What to avoid before you buy

  • Buying a used CD jukebox without testing disc playback. Skips and read errors often point to worn optics or mechanical issues.
  • Assuming every “digital” unit is fully under your control. Some systems are vendor-managed and come with rules you need to accept.
  • Using a personal music account in a commercial venue. Commercial playback and business licensing can be different from home use.
  • Ignoring the room’s crowd. A machine that works in a nostalgia bar may be a disaster in a quiet restaurant.
  • Choosing too much selection over good curation. More songs are not always better if the music jumps all over the place.

If you are comparing brands and models, it also helps to read about jukebox brands and compare them against your venue type instead of buying purely on looks.

Maintenance and repair risks for used units

Used jukeboxes can be fun to own, but they come with real-world repair duties. The most common trouble spots on older units are the laser pickup or optical lens, the coin mechanism, worn locks and keys, and broken or noisy wiring between the jukebox, speakers, and amp.

A simple first-pass inspection looks like this:

  1. Test whether the machine powers on cleanly.
  2. Check whether it reads and plays multiple discs without skipping.
  3. Open and close the service panels to confirm the locks and keys work.
  4. Inspect the coin mech or payment interface for jams and wear.
  5. Listen for hum, crackle, or weak output in the speakers.
  6. Confirm the audio override works the way your bar needs it to.

Community repair reports commonly suggest replacing old locks, cleaning the optical pickup, and reworking the coin mechanism when those parts are still salvageable. That advice lines up with the broader disc-drive troubleshooting pattern: start with cleaning, power checks, and mechanical inspection before assuming the entire drive is dead.

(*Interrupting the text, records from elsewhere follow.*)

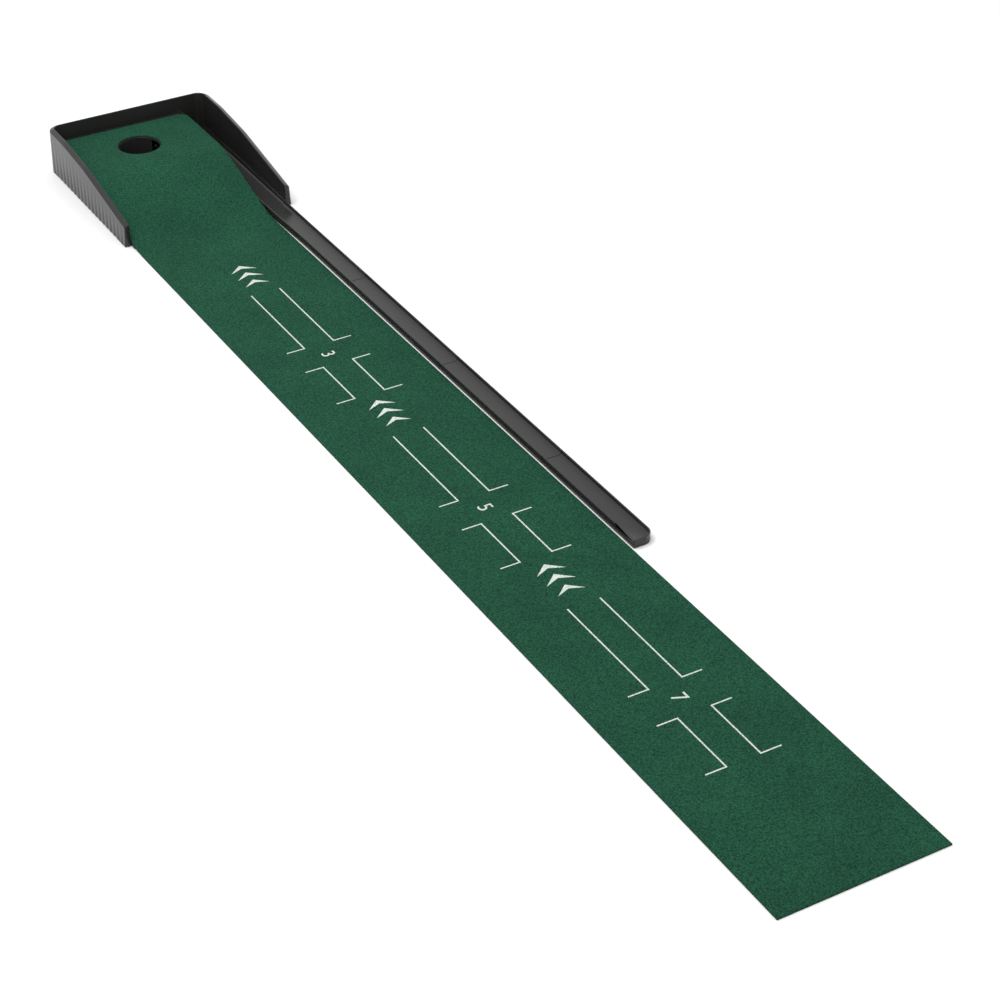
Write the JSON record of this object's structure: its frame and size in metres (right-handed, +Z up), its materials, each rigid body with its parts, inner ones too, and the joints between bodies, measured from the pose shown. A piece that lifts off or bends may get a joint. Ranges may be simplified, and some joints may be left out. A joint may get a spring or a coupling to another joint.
{
  "type": "practice putting mat",
  "caption": "Turf putting strip over a ramp housing with a cup, whose ball return chute feeds a side track of push-fit trough sections.",
  "frame": {"origin": "on the floor, under the turf strip's centre line at the middle (five foot) distance mark", "axes": "+Z up, +Y along the putting direction towards the cup, +X towards the return track"},
  "size_m": [0.3823, 2.7445, 0.101],
  "materials": {
    "turf": "short green felt pile",
    "backing": "matte foam backing",
    "hook_tape": "hook tape",
    "black_plastic": "semi-gloss moulded",
    "cup_plastic": "glossy moulded",
    "rubber": "matte",
    "screw_steel": "zinc plated"
  },
  "bodies": {
    "housing": {"surround_wall": "black_plastic", "ramp_deck": "black_plastic", "ball_cup": "cup_plastic", "cup_chute": "black_plastic", "side_channel": "black_plastic", "hook_strip_front": "hook_tape", "hook_strip_rear": "hook_tape", "deck_screw_1": "screw_steel", "deck_screw_2": "screw_steel", "deck_screw_3": "screw_steel", "deck_screw_4": "screw_steel", "channel_screw_1": "screw_steel", "channel_screw_2": "screw_steel", "chute_screw_1": "screw_steel", "chute_screw_2": "screw_steel", "chute_screw_3": "screw_steel", "chute_screw_4": "screw_steel", "foot_front_left": "rubber", "foot_front_right": "rubber", "foot_rear_left": "rubber", "foot_rear_right": "rubber"},
    "turf_strip": {"mat_turf": "turf", "mat_backing": "backing"},
    "section_1": {"track_section_1": "black_plastic"},
    "section_2": {"track_section_2": "black_plastic"},
    "section_3": {"track_section_3": "black_plastic"},
    "nose": {"track_nose": "black_plastic"}
  },
  "joints": [
    {"name": "mat_lift", "type": "slide", "parent": "housing", "child": "turf_strip", "axis": [0, 0, 1], "range_m": [0, 0.08]},
    {"name": "section_1_pull", "type": "slide", "parent": "housing", "child": "section_1", "axis": [0, -1, 0], "range_m": [0, 0.018]},
    {"name": "section_2_pull", "type": "slide", "parent": "section_1", "child": "section_2", "axis": [0, -1, 0], "range_m": [0, 0.018]},
    {"name": "section_3_pull", "type": "slide", "parent": "section_2", "child": "section_3", "axis": [0, -1, 0], "range_m": [0, 0.018]},
    {"name": "nose_pull", "type": "slide", "parent": "section_3", "child": "nose", "axis": [0, -1, 0], "range_m": [0, 0.018]}
  ]
}
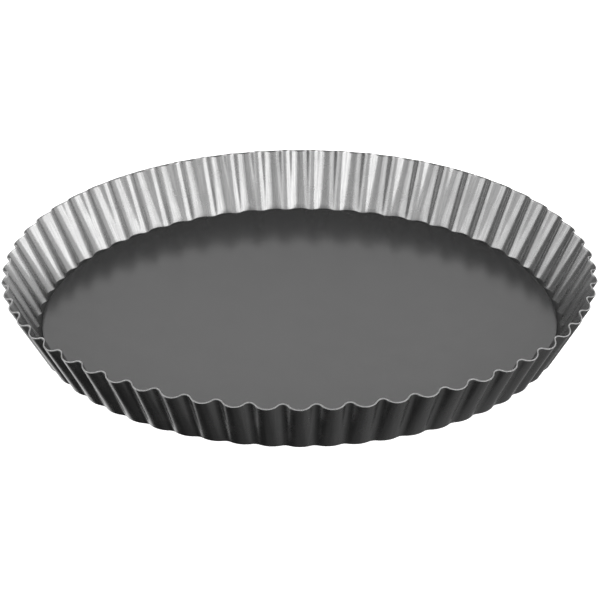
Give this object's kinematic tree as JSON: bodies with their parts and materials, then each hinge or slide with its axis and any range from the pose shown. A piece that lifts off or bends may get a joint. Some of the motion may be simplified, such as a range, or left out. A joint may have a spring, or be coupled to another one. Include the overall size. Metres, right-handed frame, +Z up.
{
  "type": "tart pan",
  "caption": "Round fluted tart pan with a flared wall: a sheet-metal ring with an inward ledge and a loose flat base that lifts out, in dark satin non-stick coating.",
  "frame": {"origin": "on the ground at the centre of the pan, under the middle of the loose base", "axes": "+Z up along the pan's axis; -Y towards the front; the middle of a flute's lobe lies on -Y and on +X"},
  "size_m": [0.28, 0.28, 0.0285],
  "materials": {
    "ring_coating": "satin dark grey non-stick coating on pressed steel sheet, with a thin bare cut edge along the rim",
    "disc_coating": "satin dark grey non-stick coating on flat steel sheet"
  },
  "bodies": {
    "ring": {"fluted_ring": "ring_coating"},
    "base": {"base_disc": "disc_coating"}
  },
  "joints": [
    {"name": "base_lift", "type": "slide", "parent": "ring", "child": "base", "axis": [0, 0, 1], "range_m": [0, 0.04]}
  ]
}
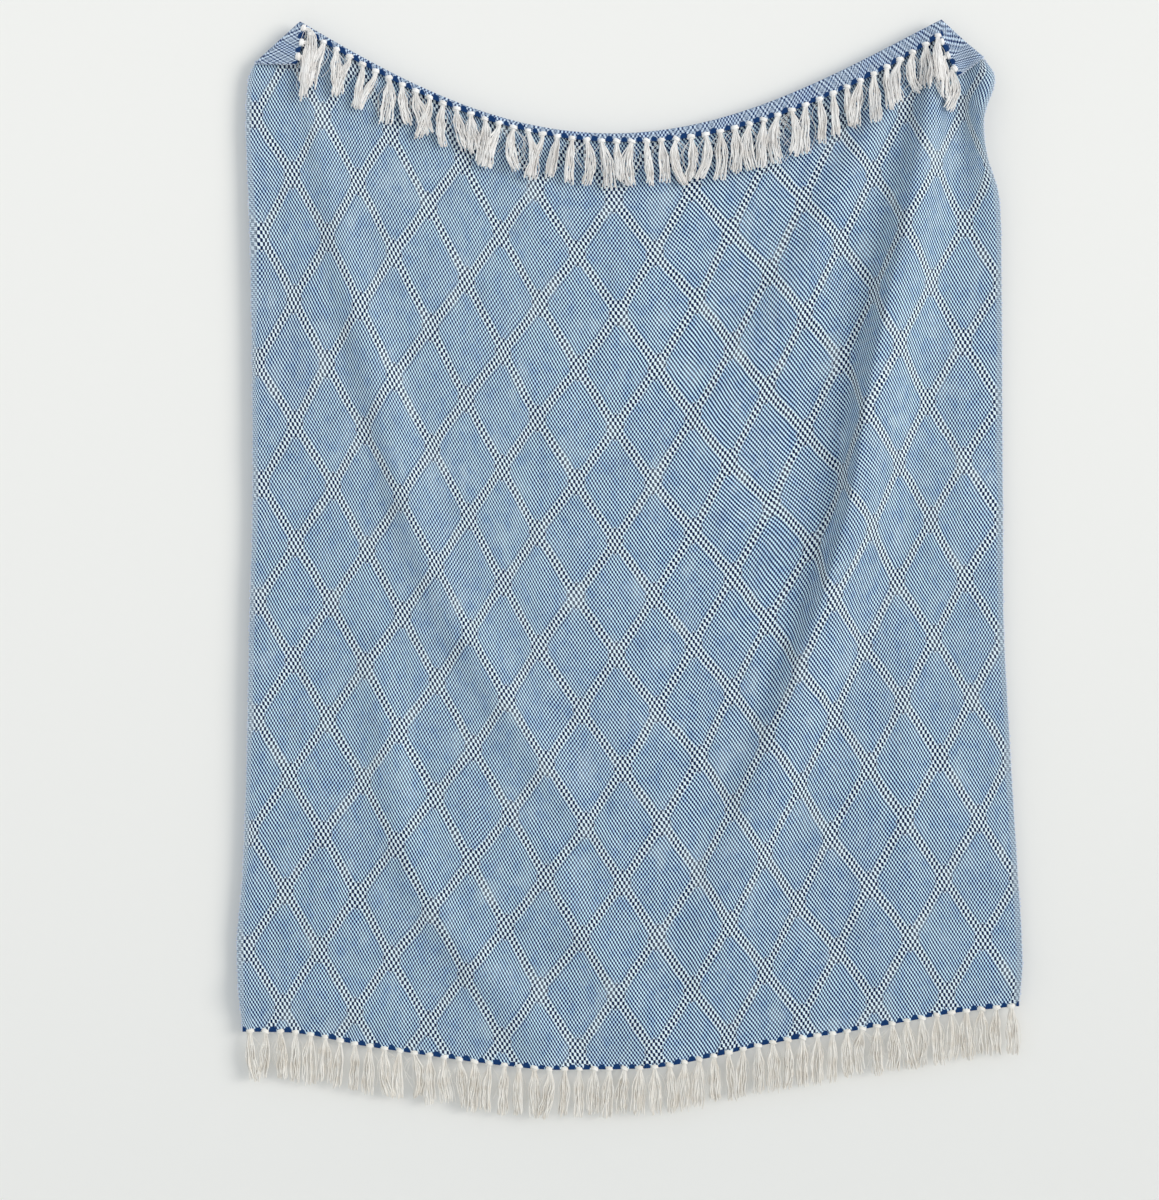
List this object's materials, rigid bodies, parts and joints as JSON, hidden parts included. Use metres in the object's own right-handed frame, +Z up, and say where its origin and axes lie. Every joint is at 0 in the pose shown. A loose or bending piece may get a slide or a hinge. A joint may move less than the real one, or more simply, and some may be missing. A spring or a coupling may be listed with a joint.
{
  "type": "hung fringed throw blanket",
  "caption": "Woven throw with a diamond lattice, hung by two points so that its top edge sags and its corners turn forward, with knotted fringe at both ends.",
  "frame": {"origin": "the left hanging point, at the top of the cloth's turned upper edge", "axes": "+X towards the right hanging point, +Z up, -Y out of the front of the cloth, +Y towards what it hangs against"},
  "size_m": [1.2667, 0.0592, 1.7712],
  "materials": {
    "woven_cloth": "soft matte cotton weave, blue and white",
    "fringe_yarn": "matte undyed cotton yarn"
  },
  "bodies": {
    "root": {"cloth": "woven_cloth", "top_fringe": "fringe_yarn", "bottom_fringe": "fringe_yarn"}
  },
  "joints": []
}
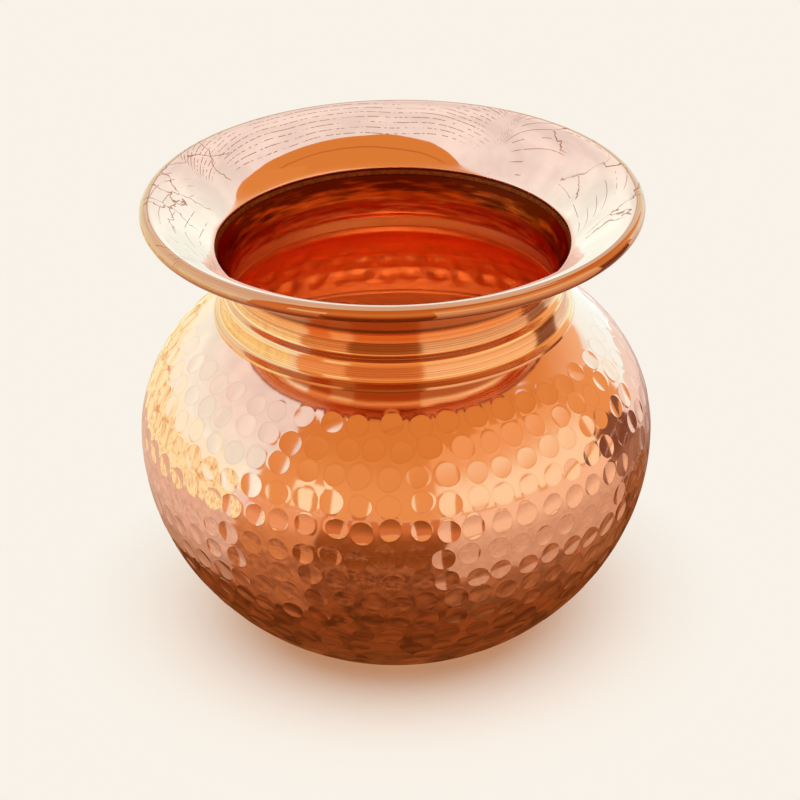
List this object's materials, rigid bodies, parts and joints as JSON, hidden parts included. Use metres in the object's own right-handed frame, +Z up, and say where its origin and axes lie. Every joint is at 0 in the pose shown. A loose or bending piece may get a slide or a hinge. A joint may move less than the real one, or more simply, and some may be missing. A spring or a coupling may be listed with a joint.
{
  "type": "kalash",
  "caption": "Round-bellied hammered copper water pot with a stepped neck, a wide flared mouth with a rolled edge, and a flat seat.",
  "frame": {"origin": "centre of the flat seat's underside, on the surface that the pot stands on", "axes": "+Z up along the pot's axis of revolution, towards the mouth; +X and +Y any two level directions, since the pot is round"},
  "size_m": [0.13, 0.13, 0.1193],
  "materials": {
    "hammered_copper": "planished and polished copper sheet, with shallow round hammer marks",
    "turned_copper": "spun copper sheet, polished over fine turning lines, matt inside",
    "polished_copper": "mirror-polished copper sheet",
    "wire_copper": "plain drawn copper wire, hidden in the rolled edge",
    "braze": "rough dark braze, left as it ran"
  },
  "bodies": {
    "root": {"base_bowl": "hammered_copper", "shoulder_shell": "hammered_copper", "belly_braze": "braze", "neck_collar": "turned_copper", "neck_braze": "braze", "mouth_flange": "polished_copper", "rim_wire": "wire_copper", "throat_braze": "braze"}
  },
  "joints": []
}
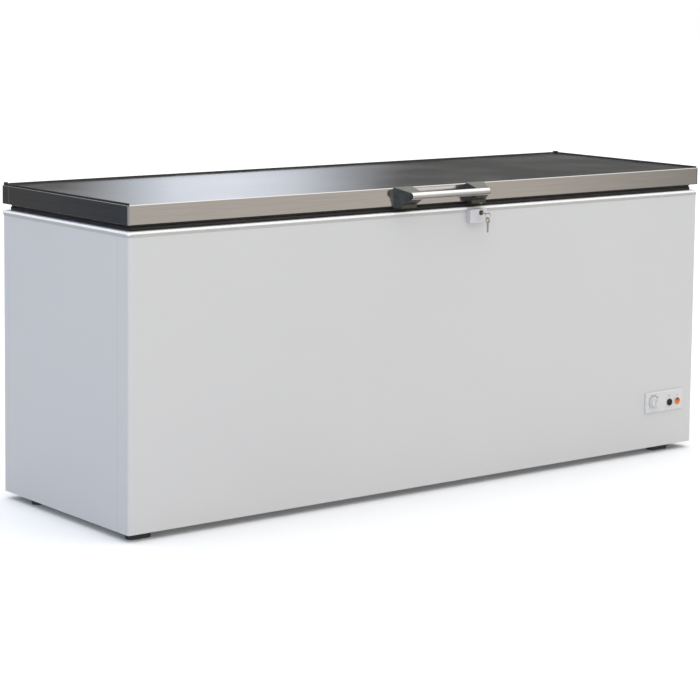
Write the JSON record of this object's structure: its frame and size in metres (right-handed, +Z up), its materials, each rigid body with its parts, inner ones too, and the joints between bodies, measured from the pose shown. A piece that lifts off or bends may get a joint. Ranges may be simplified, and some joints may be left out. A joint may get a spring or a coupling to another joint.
{
  "type": "chest freezer",
  "caption": "Long white chest freezer with a brushed stainless lid, bar handle, key lock, dial, push button and lamp, on low feet, with hanging wire baskets inside.",
  "frame": {"origin": "on the floor, under the middle of the whole object's bounding box, handle and hinges included", "axes": "+X to the freezer's right as its user faces it, +Y to its back, +Z up; the front faces -Y"},
  "size_m": [2.074, 0.718, 0.8815],
  "materials": {
    "casing_white": "satin",
    "zinc_steel": "satin",
    "fastener_steel": "polished",
    "rim_white": "gloss",
    "liner_aluminium": "satin",
    "foam": "matte",
    "copper": "satin",
    "compressor_black": "satin",
    "dark_rubber": "matte",
    "gasket_rubber": "matte",
    "white_plastic": "satin",
    "lid_liner_white": "satin",
    "black_plastic": "satin",
    "lamp_orange": "gloss",
    "stainless": "satin",
    "handle_metal": "satin",
    "lock_metal": "polished",
    "basket_wire": "satin"
  },
  "bodies": {
    "cabinet": {"front_panel": "casing_white", "left_side_panel": "casing_white", "right_side_panel": "casing_white", "rear_panel": "casing_white", "rear_cover": "casing_white", "base_pan": "zinc_steel", "compressor_base": "zinc_steel", "hinge_base_left": "zinc_steel", "hinge_base_middle": "zinc_steel", "hinge_base_right": "zinc_steel", "hinge_pins": "fastener_steel", "hinge_springs": "fastener_steel", "cabinet_screws": "fastener_steel", "mount_bolts": "fastener_steel", "rim_collar": "rim_white", "inner_liner": "liner_aluminium", "insulation_foam": "foam", "evaporator_coil": "copper", "condenser_coil": "copper", "refrigerant_pipes": "copper", "filter_drier": "copper", "compressor": "compressor_black", "foot_front_left": "dark_rubber", "foot_front_right": "dark_rubber", "foot_rear_left": "dark_rubber", "foot_rear_right": "dark_rubber", "compressor_mounts": "dark_rubber", "mains_gland": "dark_rubber", "control_bezel": "white_plastic", "lock_housing": "white_plastic", "drain_tube": "white_plastic", "drain_cap": "white_plastic", "switch_body": "black_plastic", "thermostat_body": "black_plastic", "relay_cover": "black_plastic", "indicator_lamp": "lamp_orange"},
    "lid": {"lid_skin": "stainless", "lid_trim": "black_plastic", "lid_foam": "foam", "lid_liner": "lid_liner_white", "lid_gasket": "gasket_rubber", "handle_bar": "handle_metal", "handle_bracket_left": "handle_metal", "handle_bracket_right": "handle_metal", "lock_striker": "lock_metal", "hinge_arm_left": "zinc_steel", "hinge_arm_middle": "zinc_steel", "hinge_arm_right": "zinc_steel", "lid_screws": "fastener_steel"},
    "lock": {"lock_cylinder": "lock_metal", "lock_cam": "lock_metal", "key": "lock_metal"},
    "key_ring": {"key_ring": "lock_metal", "spare_key": "lock_metal"},
    "thermostat_knob": {"thermostat_knob": "white_plastic"},
    "fast_freeze_button": {"fast_freeze_button": "black_plastic"},
    "drain_stopper": {"drain_stopper": "dark_rubber"},
    "basket_left": {"basket_left": "basket_wire"},
    "basket_right": {"basket_right": "basket_wire"}
  },
  "joints": [
    {"name": "lid_hinge", "type": "hinge", "parent": "cabinet", "child": "lid", "pos_m": [0, 0.351, 0.812], "axis": [-1, 0, 0], "range_deg": [0, 85], "stiffness_Nm_per_rad": 15, "springref_deg": 91.67},
    {"name": "lock_turn", "type": "hinge", "parent": "cabinet", "child": "lock", "pos_m": [0.138, -0.299, 0.7886], "axis": [0, 1, 0], "range_deg": [0, 90]},
    {"name": "key_ring_swing", "type": "hinge", "parent": "cabinet", "child": "key_ring", "pos_m": [0.138, -0.337, 0.7886], "axis": [1, 0, 0], "range_deg": [-20, 20]},
    {"name": "thermostat_turn", "type": "hinge", "parent": "cabinet", "child": "thermostat_knob", "pos_m": [0.863, -0.299, 0.16], "axis": [0, 1, 0], "range_deg": [0, 270]},
    {"name": "fast_freeze_press", "type": "slide", "parent": "cabinet", "child": "fast_freeze_button", "axis": [0, 1, 0], "range_m": [0, 0.0025], "stiffness_N_per_m": 800},
    {"name": "basket_left_slide", "type": "slide", "parent": "cabinet", "child": "basket_left", "axis": [1, 0, 0], "range_m": [-0.4, 0.08]},
    {"name": "basket_right_slide", "type": "slide", "parent": "cabinet", "child": "basket_right", "axis": [1, 0, 0], "range_m": [-0.08, 0.4]},
    {"name": "drain_stopper_lift", "type": "slide", "parent": "cabinet", "child": "drain_stopper", "axis": [0, 0, 1], "range_m": [0, 0.03]}
  ]
}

Revenue and control: the trade-off nobody should ignore

Digital jukeboxes are often sold as passive income, and sometimes they really are. But the same feature that makes them profitable can also make them annoying: guests can spend heavily, queue songs back-to-back, and push the room away from the vibe you wanted.

That is why some owners prefer a tightly curated playlist system instead. It gives up direct song-request revenue, but it also avoids the “one person hijacked the whole bar” problem. For venues that care most about atmosphere, that trade-off can be worth it.

If you are trying to decide whether the money side makes sense, jukebox cost is worth comparing against the control you give up. In some rooms, the extra income is a nice bonus. In others, tighter control matters more than the money.

FAQ

Are TouchTunes-style jukeboxes worth it for a bar?

They can be, especially in busy bars with steady foot traffic. The big advantages are convenience, huge music libraries, and lower maintenance than older mechanical jukeboxes. The downside is that you give up some control, and heavy queue use can create complaints if the crowd is mixed.

Can I buy a jukebox outright instead of leasing one?

Sometimes, but it depends on the model and the vendor. Community reports suggest that net-connected digital systems are often tied to licensed service arrangements. If outright ownership matters to you, verify the contract terms directly before you commit.

What is the best jukebox choice for a small dive bar?

A vendor-managed digital jukebox with strong genre filtering and skip controls is usually the safest choice. It gives guests interaction without forcing staff to babysit a fragile mechanical unit all night.

What should I check first on a used CD jukebox?

Start with disc playback, then check the coin mechanism, locks, keys, wiring, and speaker output. If it skips or struggles to read discs, the repair may be minor—or it may point to a worn optical drive that is expensive to fix.

Do jukeboxes need internet?

Digital and streaming jukeboxes usually do. Vintage and CD-based units do not need internet for basic playback, but they may need power, parts, and regular maintenance instead.

Bottom line

If you want the most practical answer, the best jukebox for a bar is usually a vendor-managed digital system with good music filtering and clear queue rules. If you want atmosphere first, a vintage jukebox can be brilliant in the right room. If you are shopping used, make maintenance and parts availability part of the decision from day one. The best choice is the one that fits your crowd, protects your vibe, and does not turn into a repair project every month.